A top mainland political researcher has called on Beijing to leave more money in the resources-rich western provinces to prevent what critics call the predatory exploitation of the area.
The call by Cai Jiming, a professor at Tsinghua University, put the west's slow economic growth, compared with that of the coastal areas, in a new context. Mainstream views have long argued that poor infrastructure and outdated economic development models were the main reasons for the situation.
Professor Cai told a forum yesterday that Beijing had left too small a share of the profits from natural resources in the west, which had contributed greatly to the huge disparity in development between the west and the east.

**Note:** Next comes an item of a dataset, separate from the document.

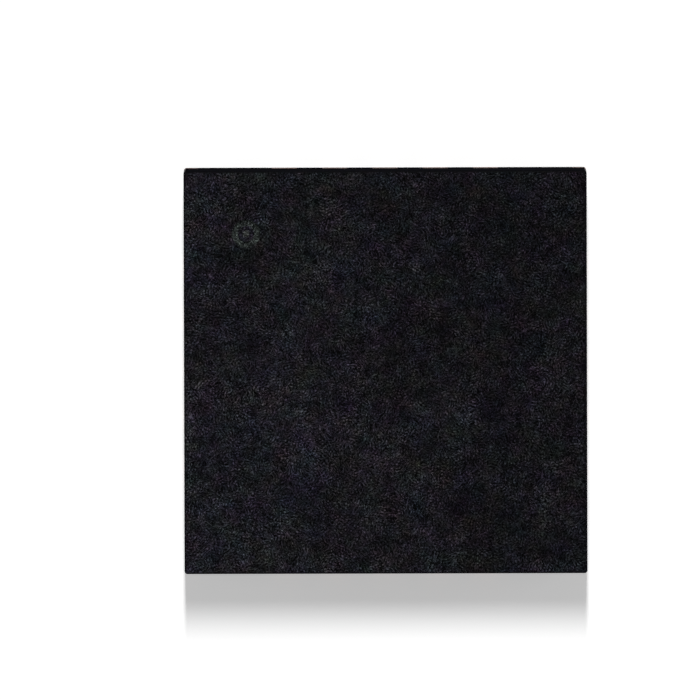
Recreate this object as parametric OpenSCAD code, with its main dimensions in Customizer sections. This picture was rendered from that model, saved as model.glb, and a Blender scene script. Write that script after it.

'In many western provinces, especially some ethnic minority-concentrated areas, the compensation to local governments has been too low, which in fact has made it a predatory exploitation of the natural resources those areas own,' Professor Cai said.
Even without directly naming it, many of Professor Cai's remarks appeared, at least partly, to refer to the exploitation in Xinjiang, which leads the west in mining and has a high percentage of ethnic minorities.
Xinjiang has as much as 20 per cent of the country's oil reserves and in the future is expected to account for one-fifth of the mainland's annual coal production.
On top of oil and coal abundance, the Tarim Basin at the centre of Xinjiang is believed to hold trillions of cubic metres of natural gas. A 4,000-kilometre pipeline has been built to take the gas as far as Shanghai.